Kurt Wallander is a policeman in Ystad, a city in southern Sweden. He is called in one night to the site of a violent murder of an elderly couple in an isolated farmhouse in the countryside. The woman’s dying words?   Foreign–sparking an already-dangerous situation in an anti-immigrant Sweden.

“Faceless Killers” is a police procedural, and as such there is quite a bit of Wallander sitting at his desk shuffling paper around or meeting his fellow police inspectors to do damage control. The crime is a puzzle, and any attempt from the police to defuse the anti-immigrant sentiment is met with resistance from both the Swedish press and the citizens themselves. Wallander, at one point, begins receiving threatening calls from racist groups accusing him of being too lenient on the immigrants. The press, meanwhile, is accusing the police force of racism and failure to protect the immigrants. It’s a nasty situation. Racism in Sweden, at least in the early 90s, was a problem.

There is also quite a bit of Wallander’s personal life–which, incidentally, is a complete mess. His wife has left him, his daughter doesn’t speak to him any more and he’s become rather obsessed with the pretty ADA from Stockholm. Mankell spends a couple of paragraphs every chapter or so discussing Wallander’s bowel movements. They’re uncomfortable, to say the least. Wallander’s failure to change his diet–always brought up in the context of his uncomfortable bowel movements–is a poor reflection of his general failure as a human being. He’s managed to estrange both his wife and daughter, he’s getting nowhere on this case, his drinking is getting out of control and he can’t even manage to eat a salad. As a ploy to generate sympathy, it almost works. For the most part, unfortunately, it’s just frustrating.

Wallander’s only redeeming quality is his determination, but even this is not the type of determination that can be linked to virtue.
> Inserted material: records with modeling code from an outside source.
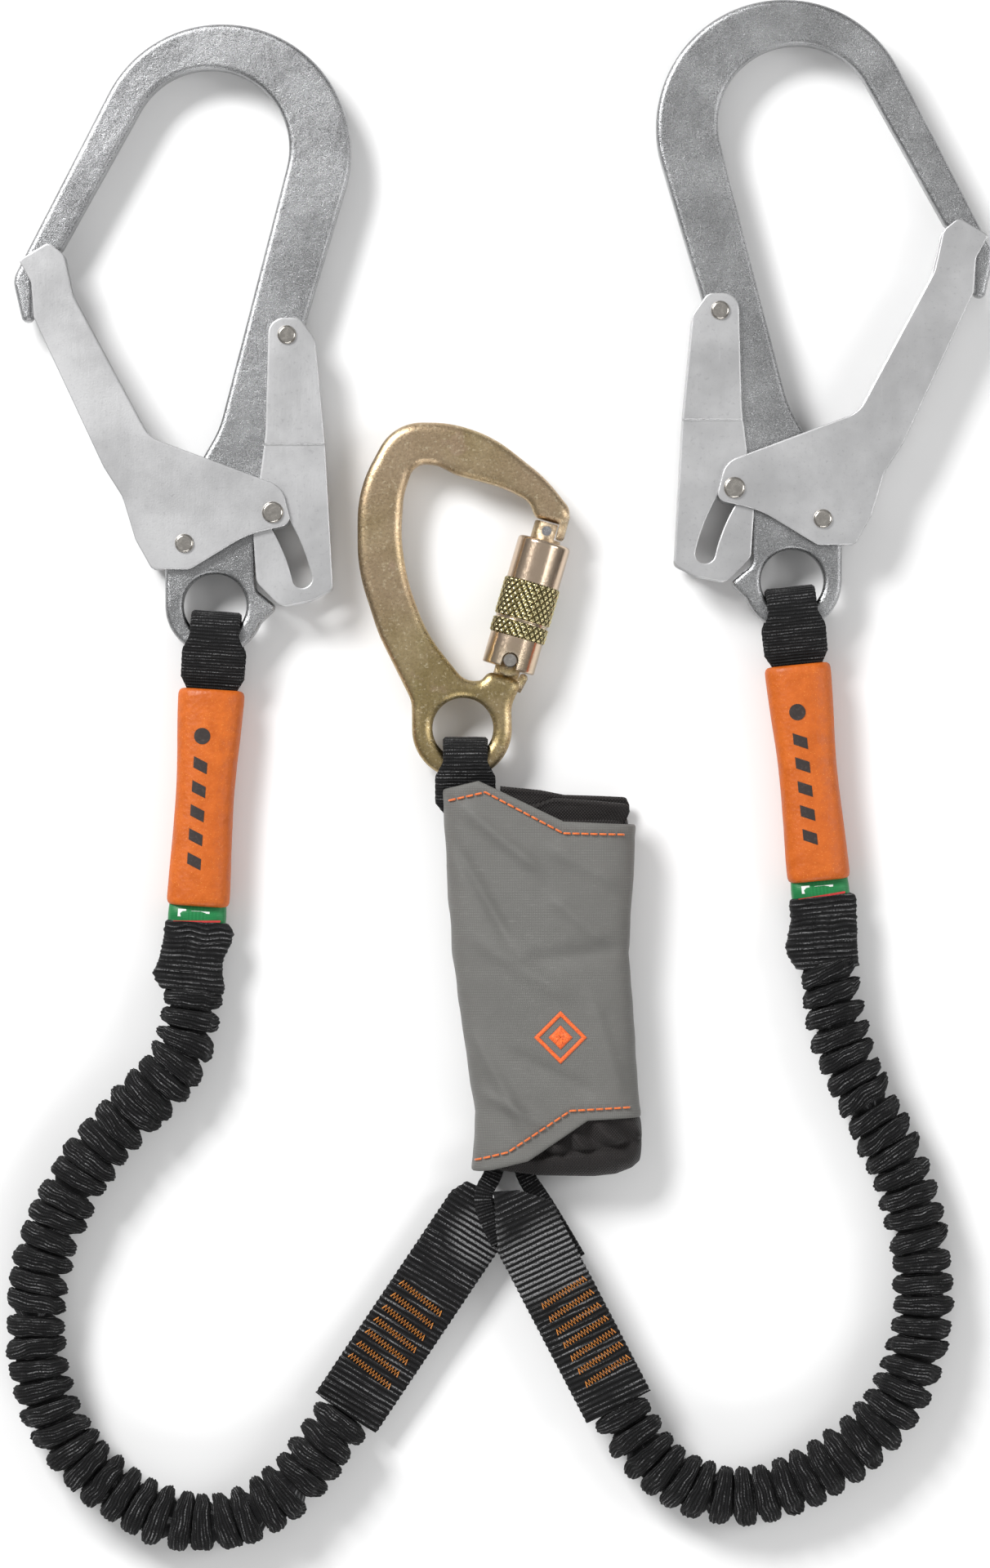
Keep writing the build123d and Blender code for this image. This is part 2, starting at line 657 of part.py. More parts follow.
def carabiner_frame():
    with BuildPart() as bow:
        with BuildSketch(Plane.XY.offset(-CARABINER_T / 2)):
            with BuildLine():
                outline(BOW_OUTLINE)
            make_face()
            with Locations(CARABINER_EYE):
                Circle(CARABINER_EYE_R, mode=Mode.SUBTRACT)
        extrude(amount=CARABINER_T)
        fillet(bow.faces().filter_by(Axis.Z).edges(), BOW_EDGE)
        # Lip of the nose, beside the closed gate.
        with BuildSketch(Plane.XY.offset(-LIP_T / 2)):
            with BuildLine():
                outline([
                    (*by_gate(LIP_END, LIP_SIDE[0]), 0.8), (*by_gate(LIP_END, LIP_SIDE[1]), 1.2),
                    (*by_gate(LIP_ROOT, LIP_SIDE[1] + 0.1), 1), (*by_gate(LIP_ROOT, LIP_SIDE[0]), 1),
                ])
            make_face()
        extrude(amount=LIP_T)
        # Tongue between the gate's two ears, and a nib beside it that keeps the sleeve off the frame.
        with BuildSketch(Plane.XY.offset(-TONGUE_T / 2)):
            with Locations(HINGE):
                Circle(TONGUE_R)
            with BuildLine():
                Polyline(
                    by_gate(0, TONGUE_R), by_gate(TONGUE_ROOT, TONGUE_R), by_gate(TONGUE_ROOT, -TONGUE_R),
                    by_gate(0, -TONGUE_R), close=True,
                )
            make_face()
            with BuildLine():
                outline([
                    (*by_gate(-3.5, -8.9), 1.6), (*by_gate(-3.5, -5.5), 1.4), (*by_gate(-11.0, -4.0), 0.5),
                    (*by_gate(-11.0, -7.4), 0.5),
                ])
            make_face()
        extrude(amount=TONGUE_T)
        with Locations((*HINGE, 0)):
            Hole(HINGE_RIVET_R + RUNNING, depth=CARABINER_T)
    return bow.part


def carabiner_gate():
    with BuildPart() as gate:
        with BuildSketch(Plane.XY.offset(-GATE_R)):
            Circle(GATE_R)
        extrude(amount=GATE_TOP + GATE_R)
        fillet(gate.faces().sort_by(Axis.Z)[-1].edges(), 0.8)
        with BuildSketch(Plane.XY.offset(RETAINER[0])):
            Circle(RETAINER_R)
        extrude(amount=RETAINER[1] - RETAINER[0])
        # Rounded hinge end.
        with BuildSketch(Plane.XZ):
            Rectangle(4 * GATE_R, 2 * GATE_R, align=(Align.CENTER, Align.MAX))
            Circle(GATE_R, mode=Mode.SUBTRACT)
        extrude(amount=2 * GATE_R, both=True, mode=Mode.SUBTRACT)
        # Slot for the frame's tongue.
        with BuildSketch(Plane.XY.offset(-2 * GATE_R)):
            Rectangle(4 * GATE_R, TONGUE_T + 2 * GATE_FIT)
        extrude(amount=2 * GATE_R + TONGUE_R + 1.4, mode=Mode.SUBTRACT)
        with BuildSketch(Plane.XZ):
            Circle(HINGE_RIVET_R + RUNNING)
            with Locations((NOSE_PIN_AT[1], NOSE_PIN_AT[0])):
                Circle(NOSE_PIN_R)
        extrude(amount=2 * GATE_R, both=True, mode=Mode.SUBTRACT)
        with BuildSketch(Plane.XY):
            Circle(GATE_BORE_R)
        extrude(amount=GATE_BORE_DEPTH, mode=Mode.SUBTRACT)
        # Flat for the nose's lip.
        with BuildSketch(Plane.XY.offset(LIP_END - 0.6)):
            with Locations((LIP_SIDE[0] + 0.4, 0)):
                Rectangle(4 * GATE_R, 4 * GATE_R, align=(Align.MAX, Align.CENTER))
        extrude(amount=20, mode=Mode.SUBTRACT)
    return gate.part


def lock_collar():
    """Lower half of the lock sleeve, notched for the hinge rivet."""
    with BuildPart() as collar:
        with BuildSketch(Plane.XY.offset(SLEEVE_END)):
            Circle(SLEEVE_R)
            Circle(SLEEVE_BORE, mode=Mode.SUBTRACT)
        extrude(amount=SLEEVE_SPLIT - SLEEVE_GAP - SLEEVE_END)
        fillet(collar.faces().sort_by(Axis.Z)[0].edges().sort_by(SortBy.LENGTH)[-1], 0.8)
        with BuildSketch(Plane.XZ):
            Circle(HINGE_RIVET_R + NOTCH_CLEARANCE)
            Rectangle(2 * (HINGE_RIVET_R + NOTCH_CLEARANCE), 10, align=(Align.CENTER, Align.MAX))
        extrude(amount=2 * SLEEVE_R, both=True, mode=Mode.SUBTRACT)
    return collar.part


def lock_sleeve():
    """Upper half of the lock sleeve, which turns."""
    with BuildPart() as sleeve:
        with BuildSketch(Plane.XY.offset(SLEEVE_SPLIT + SLEEVE_GAP)):
            Circle(SLEEVE_R)
            Circle(SLEEVE_BORE, mode=Mode.SUBTRACT)
        extrude(amount=SLEEVE_TOP - SLEEVE_SPLIT - SLEEVE_GAP)
        fillet(sleeve.faces().sort_by(Axis.Z)[-1].edges().sort_by(SortBy.LENGTH)[-1], 1.5)
        with BuildSketch(Plane.XY.offset(SLEEVE_SPACE[0])):
            Circle(SLEEVE_SPACE_R)
        extrude(amount=SLEEVE_SPACE[1] - SLEEVE_SPACE[0], mode=Mode.SUBTRACT)
    return sleeve.part


def nose_pin():
    along, left = NOSE_PIN_AT
    with BuildPart() as pin:
        with BuildSketch(Plane.XZ):
            with Locations((left, along)):
                Circle(NOSE_PIN_R)
        extrude(amount=NOSE_PIN_REACH, both=True)
    return pin.part


def hinge_rivet():
    with BuildPart() as pin:
        with BuildSketch(Plane.XZ):
            Circle(HINGE_RIVET_R)
        extrude(amount=SLEEVE_R - 0.3, both=True)
        chamfer(pin.edges().filter_by(GeomType.CIRCLE), 0.3)
    return pin.part


def gate_plunger():
    with BuildPart() as plunger:
        with BuildSketch(Plane.XY.offset(TONGUE_R + GATE_FIT)):
            Circle(GATE_BORE_R - GATE_FIT)
        extrude(amount=PLUNGER_LENGTH)
        fillet(plunger.faces().sort_by(Axis.Z)[0].edges(), 1.2)
    return plunger.part


# ---- Placing and writing every piece ----
print("arc radii of the legs:")
for side in ("left", "right"):
    origin, flip = HOOK_PLACES[side]
    hook_place = Location(in_layout(*origin, MID), (0, flip, 0))
    hook_pieces = {
        "hook_frame": hook_frame(),
        "gate": hook_gate(),
        "lock_lever": lock_lever(),
        "gate_rivet": rivet(GATE_PIVOT, RIVET_R, GATE_IN + SHEET + RUNNING, RIVET_HEAD_R),
        "lever_rivet": rivet(LEVER_PIVOT, RIVET_R, LEVER_IN + SHEET + LEVER_STEP + RUNNING, RIVET_HEAD_R),
        "lock_pin": rivet(LOCK_PIN, LOCK_PIN_R, GATE_IN + SHEET, PIN_HEAD_R),
        "gate_spring": gate_spring(),
        "lever_spring": lever_spring(),
        "gate_spacers": gate_spacers(),
    }
    for name, piece in hook_pieces.items():
        save(piece.moved(hook_place), f"{side}_{name}")

    swing, lean = STRAP_PLACES[side]
    strap_place = Location(in_layout(*swing, MID), (0, 0, lean))
    strap_pieces = {
        "hook_loop": wrapped_webbing(LOOP_W, LOOP_TAIL_W, WEBBING_T, LOOP_R, GRIP_TOP, LOOP_END),
        "grip": grip(),
        "fall_label": fall_label(),
        "cuff": cuff(),
    }
    for name, piece in strap_pieces.items():
        save(piece.moved(strap_place), f"{side}_{name}")

    route = LEG_ROUTES[side]
    bore = LEG_D / 2 - LEG_WALL
    sleeve, length = tube(route, LEG_D / 2, bore)
    core, _ = tube(route, bore - CORE_GAP)
    section = math.pi * ((LEG_D / 2) ** 2 - bore ** 2)
    print(side, [round(r) for r in route_radii(route)])
    print(f"length {length:.1f}, volume over section times length {sleeve.volume / section / length:.4f}")
    save(sleeve, f"{side}_leg_sleeve")
    save(core, f"{side}_leg_core")
    save(sewn_end(side), f"{side}_sewn_end")
    save(bar_tacks(side), f"{side}_bar_tacks")
    save(pack_strap(side), f"{side}_pack_strap")

loop_place = Location(in_layout(*CARABINER_SWING, MID))
top_loop = wrapped_webbing(TOP_LOOP_W, TOP_LOOP_TAIL_W, TOP_LOOP_T, TOP_LOOP_R, TOP_LOOP_NECK, TOP_LOOP_END)
save(top_loop.moved(loop_place), "pack_top_loop")
save(cover(), "pack_cover")
save(pouch(), "pack_pouch")
save(tear_webbing(), "tear_webbing")
save(emblem(), "pack_emblem")

save(carabiner_frame().moved(Location(in_layout(0, 0, MID))), "carabiner_frame")
leftwards = Vector(*by_gate(0, 1)) - Vector(*HINGE)
gatewards = Vector(*by_gate(1, 0)) - Vector(*HINGE)
gate_place = Plane(origin=in_layout(*HINGE, MID), x_dir=leftwards, z_dir=gatewards).location
gate_pieces = {
    "carabiner_gate": carabiner_gate(),
    "carabiner_lock_collar": lock_collar(),
    "carabiner_lock_sleeve": lock_sleeve(),
    "carabiner_nose_pin": nose_pin(),
    "carabiner_hinge_rivet": hinge_rivet(),
    "carabiner_gate_plunger": gate_plunger(),
    "carabiner_gate_spring": coil_spring(*GATE_COIL),
    "carabiner_sleeve_spring": coil_spring(*SLEEVE_COIL),
}
for name, piece in gate_pieces.items():
    save(piece.moved(gate_place), name)
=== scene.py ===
import random
from math import acos, atan2, copysign, cos, dist, exp, hypot, pi, radians, remainder, sin, sqrt, tan

import bmesh
import bpy
import numpy as np
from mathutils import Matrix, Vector, noise


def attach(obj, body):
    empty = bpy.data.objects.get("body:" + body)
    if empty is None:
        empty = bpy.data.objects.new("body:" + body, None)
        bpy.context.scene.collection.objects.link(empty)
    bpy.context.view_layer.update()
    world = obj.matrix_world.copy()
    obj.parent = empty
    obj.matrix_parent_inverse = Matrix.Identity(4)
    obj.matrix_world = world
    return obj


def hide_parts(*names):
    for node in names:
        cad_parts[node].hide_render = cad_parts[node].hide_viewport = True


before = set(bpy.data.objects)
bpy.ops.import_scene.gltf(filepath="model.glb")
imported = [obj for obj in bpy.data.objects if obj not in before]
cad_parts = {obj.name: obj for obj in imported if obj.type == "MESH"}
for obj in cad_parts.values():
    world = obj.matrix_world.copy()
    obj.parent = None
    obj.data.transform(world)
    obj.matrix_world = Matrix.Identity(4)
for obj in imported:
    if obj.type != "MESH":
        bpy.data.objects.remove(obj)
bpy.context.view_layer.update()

# Metres, in the CAD part's own frame. Sizes in the tables below are millimetres of the layout drawing,
# whose origin is at the pack's top edge.
MM = 0.001
MID = 12.8                  # height of the middle plane of hooks, carabiner and legs
SHIFT = (-3.35, -26.387)    # from the layout to the frame
ROOT = "webbing_and_pack"


def place(x, y, z=MID):
    return Vector(((x + SHIFT[0]) * MM, (y + SHIFT[1]) * MM, z * MM))


def add(name, data):
    """A new object in the scene."""
    made = bpy.data.objects.new(name, data)
    bpy.context.scene.collection.objects.link(made)
    return made


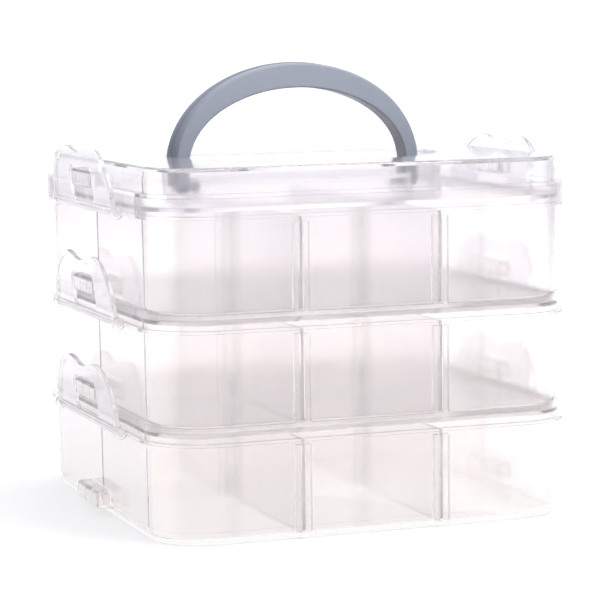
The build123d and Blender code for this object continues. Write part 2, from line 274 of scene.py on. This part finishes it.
floor_mesh = bpy.data.meshes.new("floor")
disc = bmesh.new()
bmesh.ops.create_circle(disc, cap_ends=True, segments=FLOOR_SIDES, radius=FLOOR_RADIUS)
disc.to_mesh(floor_mesh)
disc.free()
floor_mesh.materials.append(pale_floor())
floor = bpy.data.objects.new("floor", floor_mesh)
bpy.context.scene.collection.objects.link(floor)


# ---- Studio: white low down, dimmer overhead and to either side of the camera's line ----

SKY_STOPS = [
    (0.0, WHITE),
    (0.25, WHITE),
    (0.6, (0.86, 0.855, 0.9)),
    (1.0, (0.74, 0.73, 0.8)),
]
RIGHT_FLANK = (0.25, 0.75)
RIGHT_GREY = (0.62, 0.61, 0.66)
LEFT_FLANK = (-0.2, -0.7)
LEFT_GREY = (0.36, 0.35, 0.39)
STUDIO_STRENGTH = 1.12
LAMP_AIM = Vector((0.0, 0.0, 0.1))


def light_studio(world):
    """The light that comes from all around."""
    tree = Tree(world)
    direction = tree.place("Generated")
    side = sideways(tree, direction)
    sky = tree.node("ShaderNodeValToRGB", {"stops": SKY_STOPS}, {0: tree.part(direction, 2)})
    right_dimmed = tree.mix(tree.step(side, *RIGHT_FLANK), sky, RIGHT_GREY)
    studio = tree.mix(tree.step(side, *LEFT_FLANK), right_dimmed, LEFT_GREY)
    backdrop = tree.node("ShaderNodeBackground", {}, {"Color": studio, "Strength": STUDIO_STRENGTH})
    tree.node("ShaderNodeOutputWorld", {}, {"Surface": backdrop})


def turned_to(direction):
    """The turn that points a lamp or a camera along direction."""
    return direction.to_track_quat("-Z", "Y")


def area_lamp(name, place, size, power):
    """A round lamp, size metres across, that points at the box."""
    light = bpy.data.lights.new(name, "AREA")
    light.shape = "DISK"
    light.size = size
    light.energy = power
    lamp = bpy.data.objects.new(name, light)
    lamp.location = place
    lamp.rotation_euler = turned_to(LAMP_AIM - Vector(place)).to_euler()
    bpy.context.scene.collection.objects.link(lamp)


scene = bpy.context.scene
scene.world = bpy.data.worlds.new("studio")
light_studio(scene.world)
area_lamp("key", (0.9, -1.3, 1.2), 0.8, 12.0)
area_lamp("top", (0.3, 0.2, 1.6), 0.6, 4.0)


# ---- Camera ----

CAMERA_DROP = radians(6.56)
CAMERA_ROLL = radians(-0.68)
CAMERA_DISTANCE = 0.9491
CAMERA_AIM = Vector((0.0035, 0.0, 0.0719))
VIEW_SLOPE = 0.121404483  # half the width of the view, 1 m away
VIEW_START = 0.01
VIEW_END = 50.0

look = Vector(
    (sin(CAMERA_TURN) * cos(CAMERA_DROP), cos(CAMERA_TURN) * cos(CAMERA_DROP), -sin(CAMERA_DROP))
)
camera_data = bpy.data.cameras.new("camera")
camera_data.angle = 2 * atan(VIEW_SLOPE)
camera_data.clip_start = VIEW_START
camera_data.clip_end = VIEW_END
camera = bpy.data.objects.new("camera", camera_data)
turn = turned_to(look).to_matrix().to_4x4() @ Matrix.Rotation(CAMERA_ROLL, 4, "Z")
camera.matrix_world = Matrix.Translation(CAMERA_AIM - look * CAMERA_DISTANCE) @ turn
scene.collection.objects.link(camera)
scene.camera = camera

# Light crosses many clear walls on its way through the box.
CLEAR_BOUNCES = 32
DIFFUSE_BOUNCES = 8
scene.view_settings.view_transform = "Standard"
scene.cycles.max_bounces = CLEAR_BOUNCES
scene.cycles.transmission_bounces = CLEAR_BOUNCES
scene.cycles.glossy_bounces = CLEAR_BOUNCES
scene.cycles.diffuse_bounces = DIFFUSE_BOUNCES
scene.cycles.transparent_max_bounces = CLEAR_BOUNCES
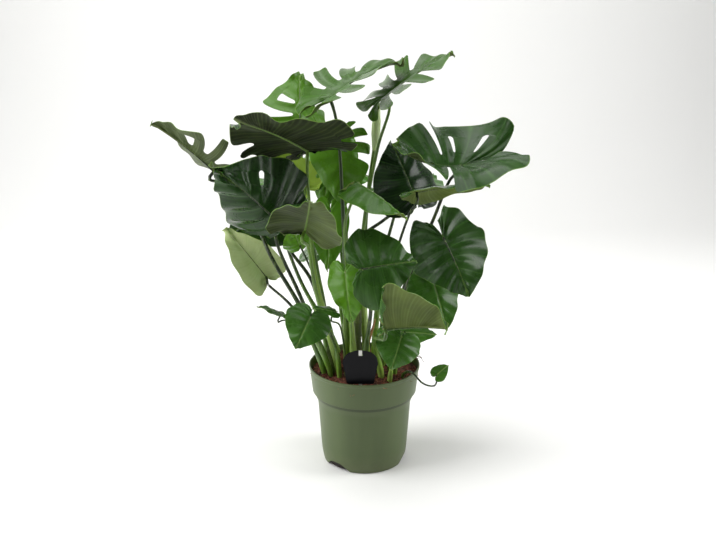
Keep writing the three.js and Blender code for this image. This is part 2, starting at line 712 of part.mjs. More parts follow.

It is closer to the determination of a squirrel digging a hole in the ground despite the fact that there is not, and never was, a nut buried beneath the dirt. He solves the mystery–this is crime fiction, after all–but the solution is strangely unsatisfactory. By the end of the novel, Wallander wants to believe that his life is better, that somehow he’s changed, but the truth is far more depressing.